The project also directly benefits the development of Ouarzazate province – one of the most disadvantaged regions in Morocco – by providing a foundation for the development of the local economy. In the next 25 years, the Noor complex itself will create thousands of local jobs and indirectly benefit many inhabitants by boosting the local economy.
Beyond the green MWs, the direct benefit for the country and its people, the development of the Noor complex includes a significant component of activity to promote social and economic integration in the region and enhance the employability of local citizens.
The ACWA Power community engagement team has launched a number of projects, including the training of skilled and certified welders, creating an arts and crafts collective for the production of traditional embroidery and ironwork for export, and training farmers in modern methods of sheep and crop husbandry to improve productivity and, in turn, raise incomes, all focused at improving the quality and standard of living of the local community.
Each project has been developed in conjunction with and with guidance from the local authorities, national training organisations and relevant government ministries, to ensure that they are appropriate and properly resourced to maximise impact on the local people.
This successful example in Morocco demonstrates the benefits of inclusive growth models, which allow companies like ACWA Power to confidently invest in emerging markets to deliver the much needed electricity – and green electricity at that – to fuel economic development and the social wellbeing of communities and nations.
“From the moment we place our capital in a country, we become concerned about the long-term health, wealth and happiness of the people, as it is only their success and prosperity over the next few decades that will allow them to afford the electricity that we are supplying and in turn enable our investment to be successful.
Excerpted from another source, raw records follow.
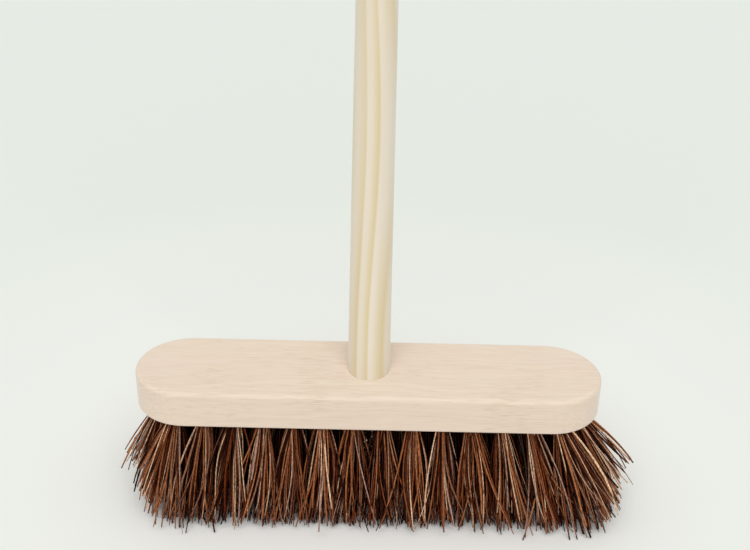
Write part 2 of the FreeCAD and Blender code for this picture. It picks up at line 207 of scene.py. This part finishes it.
def sanded_beech(wood):
    """European beech, planed and sanded, unvarnished: creamy pink and dull, with faint straight
    rings along the stock, yellower patches, and many short darker pores along the grain."""
    material, tree, surface = new_material("sanded_beech")
    place = add_node(tree, "TexCoord").outputs["Object"]

    # Growth rings, 3 mm apart on the front face and 6 mm on the top, lie slantwise through the
    # stock and wander by several millimetres over 140 mm of its length.
    ring_gap, slant, wandering_by = 3.333 * MM, 0.6, 35 * MM
    along = add_node(tree, "Mapping", {"Vector": place,
                                       "Scale": streaks(142.9 * MM, 33.33 * MM, "x")})
    wander = add_node(tree, "TexNoise", {"Vector": along.outputs[0], "Scale": 1.0, "Detail": 2.0})
    split = add_node(tree, "SeparateXYZ", {0: place})
    across = add_node(tree, "Math", {0: split.outputs["Y"], 1: slant}, operation="MULTIPLY")
    from_pith = add_node(tree, "Math", {0: across.outputs[0], 1: split.outputs["Z"]},
                         operation="ADD")
    wandering = add_node(tree, "Math", {0: wander.outputs[0], 1: wandering_by,
                                        2: from_pith.outputs[0]}, operation="MULTIPLY_ADD")
    ring_vector = add_node(tree, "CombineXYZ", {0: wandering.outputs[0]})
    rings = add_node(tree, "TexNoise", {"Vector": ring_vector.outputs[0], "Scale": 1 / ring_gap,
                                        "Detail": 3.0, "Roughness": 0.6})

    # Fibre 0.7 mm wide and 30 mm long; the real one is finer, and would not show.
    fine = add_node(tree, "Mapping", {"Vector": place,
                                      "Scale": streaks(30.3 * MM, 0.7143 * MM, "x")})
    fibre = add_node(tree, "TexNoise", {"Vector": fine.outputs[0], "Scale": 1.0, "Detail": 2.0})

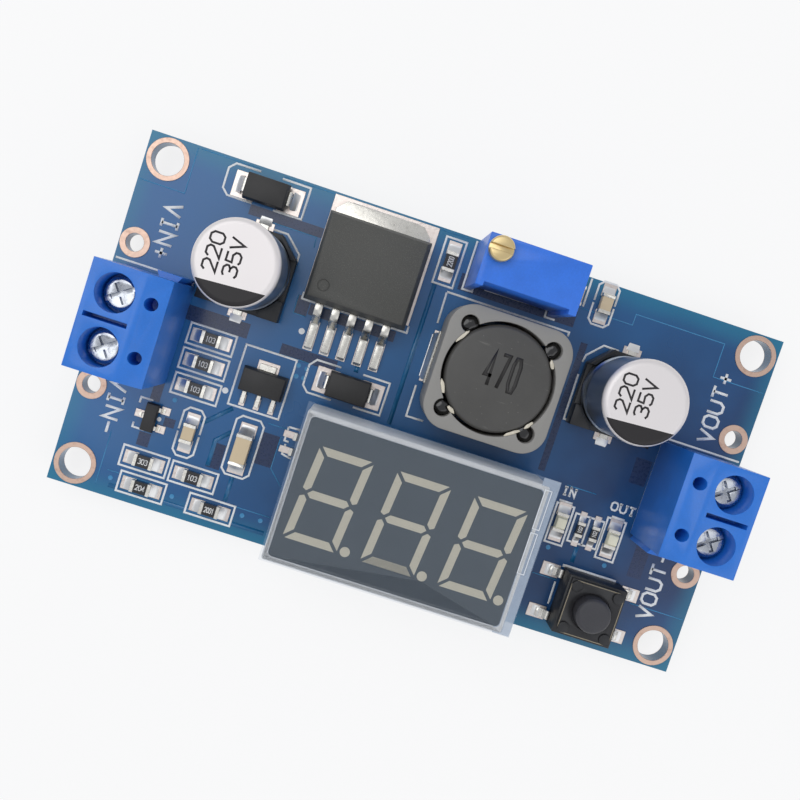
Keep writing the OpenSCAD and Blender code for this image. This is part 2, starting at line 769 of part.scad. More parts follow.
// A can with a rounded top edge, a rounded foot and a rolled crimp above it
module cap_can() {
    seat = on_land + cap_base_t;
    height = top + can_top - seat;
    translate([0, 0, seat]) rotate_extrude() difference() {
        union() {
            translate([0, can_foot_r]) square([can_r, height - can_foot_r - can_edge_r]);
            square([can_r - can_foot_r, height - can_edge_r]);
            square([can_r - can_edge_r, height]);
            translate([can_r - can_edge_r, height - can_edge_r]) circle(can_edge_r);
            translate([can_r - can_foot_r, can_foot_r]) circle(can_foot_r);
        }
        translate([can_r + 2 * can_crimp, can_crimp_z]) circle(3 * can_crimp);
    }
}

module input_capacitor_can() { color("gainsboro") at(input_capacitor_spot) cap_can(); }
module output_capacitor_can() { color("gainsboro") at(output_capacitor_spot) cap_can(); }
module input_capacitor_base() { color("#222222") at(input_capacitor_spot) cap_base(); }
module output_capacitor_base() { color("#222222") at(output_capacitor_spot) cap_base(); }
module input_capacitor_leads() { color("silver") at(input_capacitor_spot) cap_leads(); }
module output_capacitor_leads() { color("silver") at(output_capacitor_spot) cap_leads(); }

// Regulator

regulator_band_z = on_land + regulator_exit_h;
tab_inner = 1.3;
tab_corner = 0.9;
tab_land_shift = [0.05, 1.25];
dimple_d = 1.1;
dimple_depth = 0.15;
dimple_spot = [-3.5, -2.7];

module regulator_body() {
    size = [regulator_w, regulator_l, regulator_h - land_t];
    color("#4a4a48") at(regulator_spot) difference() {
        moulded_package(size, on_land, regulator_band_z, regulator_lead_t, regulator_draft);
        tab_plate(cut);
        at(dimple_spot, top + regulator_h - dimple_depth) cylinder(d = dimple_d, h = cut);
    }
}

// The heat tab's plate, which the body is moulded over
module tab_plate(below = 0) {
    inner = regulator_l / 2 - tab_inner;
    outer = regulator_l / 2 + tab_reach;
    corner = tab_corner;
    half = tab_w / 2;
    translate([0, 0, on_land - below]) linear_extrude(height = tab_t + below) polygon([
        [-half, -inner], [half, -inner], [half, outer - corner],
        [half - corner, outer], [-half + corner, outer], [-half, outer - corner]
    ]);
}

module regulator_tab() { color("gainsboro") at(regulator_spot) tab_plate(); }

module at_regulator_leads() {
    for (i = [-2 : 2]) translate([i * regulator_pitch, -regulator_l / 2, 0]) rotate([0, 0, -90]) children();
}

module regulator_leads() {
    half = regulator_lead_t / 2;
    path = gull_path(regulator_band_z + half, on_land + half, regulator_shoulder, regulator_lead_run,
        regulator_lead_reach);
    color("gainsboro") at(regulator_spot) at_regulator_leads()
        bent_strip(path, regulator_lead_t, regulator_lead_w, 0.9 * regulator_lead_t);
}

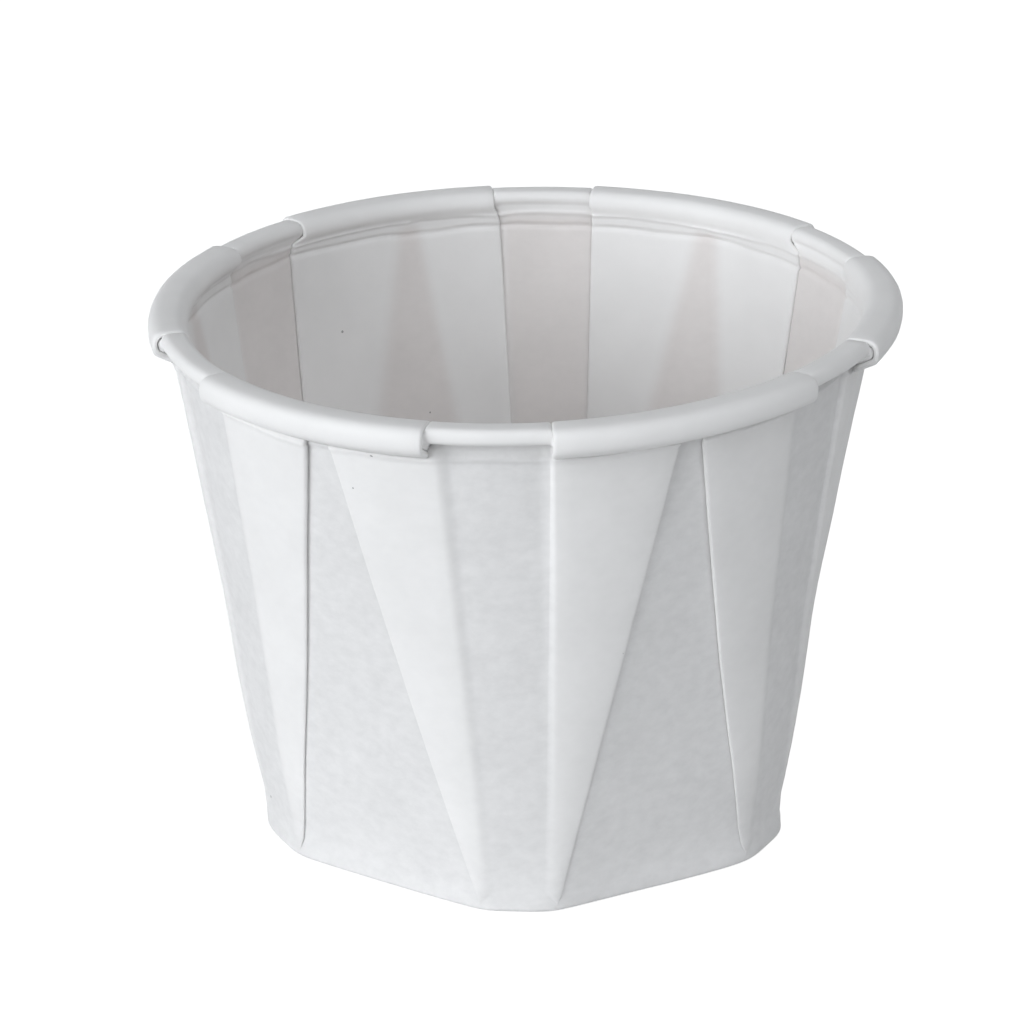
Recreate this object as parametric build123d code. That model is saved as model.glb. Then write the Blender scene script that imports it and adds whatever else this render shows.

Thus, for us, our investment in community development initiatives is just that – an investment, and not a cost,” explains Paddy Padmanathan, president & CEO of ACWA Power.
“We invest in the training and development of the local community to provide the necessary skills for plant operation and maintenance over 25 years, and it is an investment in nurturing local SMEs and education and healthcare facilities to drive social development and economic growth.
“At the same time, the local communities invest their time and talent to acquire the skills and know-how to provide a brighter long-term future for them and their families, with the confidence that the growing economic activity in that locale will enable them to participate with this new-found knowledge and capability. It’s a perfect symbiotic union.”
Through job creation, energy generation and reduction of Morocco’s carbon footprint, the Noor project will continue to have a positive socioeconomic impact on the local community and Morocco as a whole for many years to come.
In early February, just a month after the Phase 1 project started to dispatch electricity, Moody’s investor service issued their routine report on the credit standing of Morocco. Given that 95% of Morocco’s energy needs rely on imported fuel, all of it fossil, the analysis showed that the harnessing of significant renewable domestic energy resources is not only credit-positive from an environmental sustainability perspective, but also highly impactful, helping to permanently reduce Morocco’s balance of payment sensitivity to higher energy prices.
Moody’s evaluation confirmed that from an economic perspective, 1 million TOE represents about 4.8% of energy imports in volume terms in 2015. At last year’s oil prices, the savings from reduced imports would have amounted to about 0.3% of GDP. A huge impact from just this one project.